14. The one or more non-transitory computer-readable media of claim 13, wherein the robot proprioception data includes one or more positions, velocities, accelerations, or orientations associated with a robot.
15. The one or more non-transitory computer-readable media of claim 13, wherein the embedded map features are expressed as a plurality of key-value pairs.
16. The one or more non-transitory computer-readable media of claim 15, wherein a value included in a key-value pair is associated with a terrain point included in the plurality of terrain points, and a key included in the key-value pair represents local terrain features associated with the terrain point.

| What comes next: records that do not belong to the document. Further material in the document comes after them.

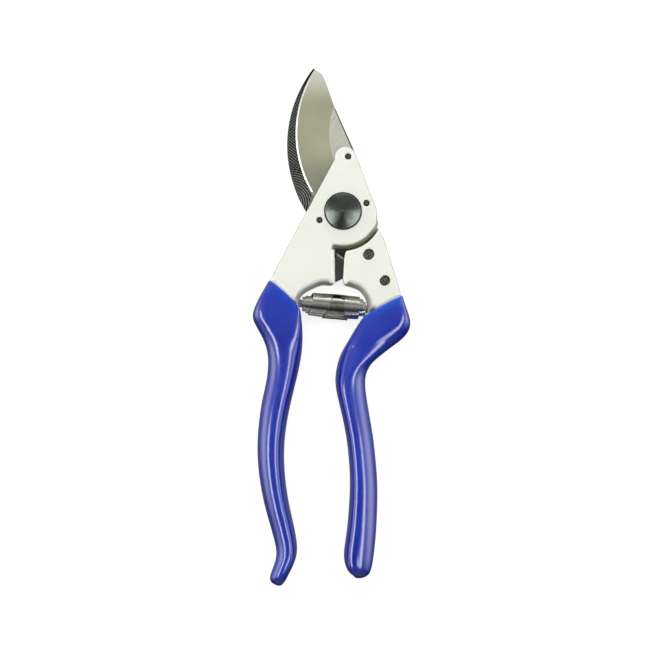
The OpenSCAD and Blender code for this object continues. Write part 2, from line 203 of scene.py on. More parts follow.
def signed(points, segments):
    """Distance from each point to the outline, negative inside."""
    a, b = segments[:, 0], segments[:, 1]
    ab = b - a
    keep = (ab ** 2).sum(1) > 1e-12
    a, b, ab = a[keep], b[keep], ab[keep]
    length = (ab ** 2).sum(1)
    out = np.empty(len(points))
    for start in range(0, len(points), POINTS_AT_ONCE):
        p = points[start:start + POINTS_AT_ONCE]
        rel_x, rel_y = p[:, :1] - a[:, 0], p[:, 1:] - a[:, 1]
        t = np.clip((rel_x * ab[:, 0] + rel_y * ab[:, 1]) / length, 0, 1)
        d = np.sqrt(((rel_x - t * ab[:, 0]) ** 2 + (rel_y - t * ab[:, 1]) ** 2).min(1))
        spans = (a[:, 1] > p[:, 1:]) != (b[:, 1] > p[:, 1:])
        slope = ab[:, 0] / np.where(ab[:, 1] == 0, 1, ab[:, 1])
        left = rel_x < rel_y * slope
        inside = (spans & left).sum(1) % 2 == 1
        out[start:start + len(p)] = np.where(inside, -d, d)
    return out


# ------------ solids as distance fields

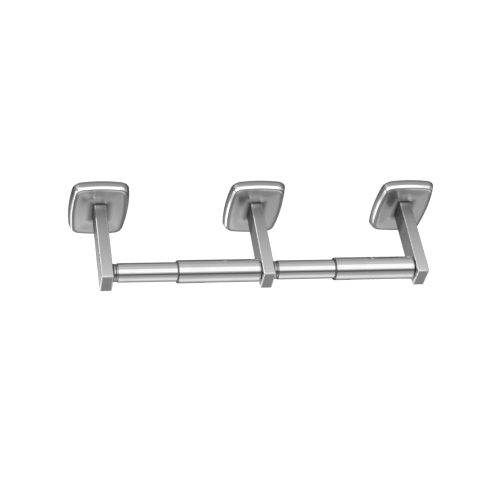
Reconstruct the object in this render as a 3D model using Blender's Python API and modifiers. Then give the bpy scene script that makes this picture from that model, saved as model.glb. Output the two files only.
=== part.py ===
# Double toilet roll dispenser for a wall: three flanged posts carry two telescoping
# sprung rollers. Metres, +Z up. The wall is the plane y = 0, the object stands out
# towards -Y, and the origin is on the wall behind the middle post.

import math

import bmesh
import bpy
from mathutils import Matrix, Vector

# Fit between pieces that touch
CLEARANCE = 0.0003

# Posts
POST_PITCH = 0.1413
POST_WIDTH = 0.0105
POST_HEIGHT = 0.0215
POST_REACH = 0.0860
POST_EDGE = 0.0010
POST_EDGE_STEPS = 3

# Flanges, drawn from sheet, with bulged sides, a sloping band between the wall and the
# rim, and a face that is dished behind the rim
FLANGE_WIDTH = 0.0533
FLANGE_HEIGHT = 0.0683
FLANGE_DEPTH = 0.0072
FLANGE_DRAFT = math.radians(18.5)
FLANGE_BULGE = 0.0033
FLANGE_CORNER = 0.0097
FLANGE_BAND = 0.0022
BAND_DRAFT = math.radians(32.0)
FLANGE_EDGE = 0.0015
FLANGE_SHEET = 0.0008
FACE_DISH = 0.0013
FACE_SWELL = 0.0008
DISH_SHARE = 0.72
SEAT_MARGIN = 0.0006
SEAT_BULGE = 0.00015
SEAT_CORNER = 0.0012
OUTLINE_STEPS = 3
EDGE_STEPS = 3
FACE_STEPS = 6

# Wall plates, bent from sheet, with a lip along the top and the bottom
WALL_PLATE_SHEET = 0.0012
WALL_PLATE_WIDTH = 0.0380
WALL_PLATE_HEIGHT = 0.0400
WALL_PLATE_BEND = 0.0008
LIP_REACH = 0.0024
LIP_ANGLE = math.radians(45.0)
WALL_HOLE_SPACING = 0.0280
WALL_HOLE_RADIUS = 0.0025

# Anchor plates, bent from sheet, which hook over the wall plate and carry the post
ANCHOR_SHEET = 0.0012
ANCHOR_WIDTH = 0.0190
ANCHOR_BEND = 0.0005
ANCHOR_DROP = 0.0020
TAB_BACK_GAP = 0.0004
PAD_MARGIN = 0.0012
PAD_SLOPE = 0.0008
BEND_STEPS = 4

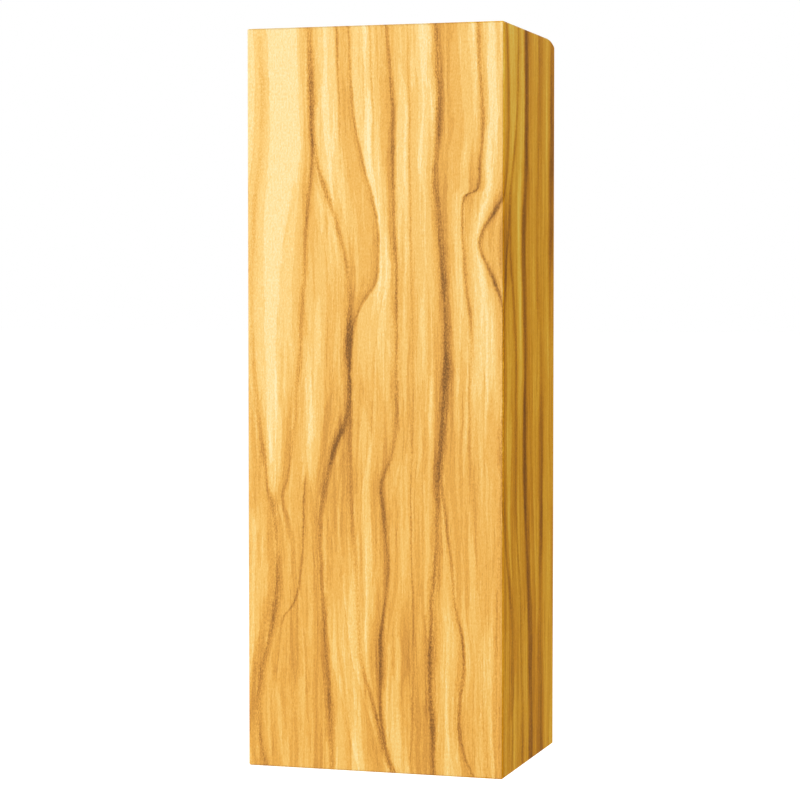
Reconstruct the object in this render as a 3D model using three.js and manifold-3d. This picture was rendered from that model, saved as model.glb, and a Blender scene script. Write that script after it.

17. The one or more non-transitory computer-readable media of claim 16, wherein an attention weight associated with the terrain point is based at least on a relevance of the key associated with the terrain point to the query.
18. A system comprising:
one or more memories storing instructions; and
one or more processors for executing the instructions to:
generate embedded map features based at least on a three-dimensional (3D) representation of a terrain;
generate a query based at least on robot proprioception data;
generate, using multi-head attention and based at least on the query and the embedded map features, attention weights associated with a plurality of terrain points included in the terrain; and
generate one or more robot action commands based at least on the attention weights and the robot proprioception data.
19. The system of claim 18, further comprising displaying attention indicators associated with one or more of the attention weights.
20. The system of claim 19, wherein the attention indicators are displayed within a rendered or augmented reality depiction of a 3D environment that includes the terrain.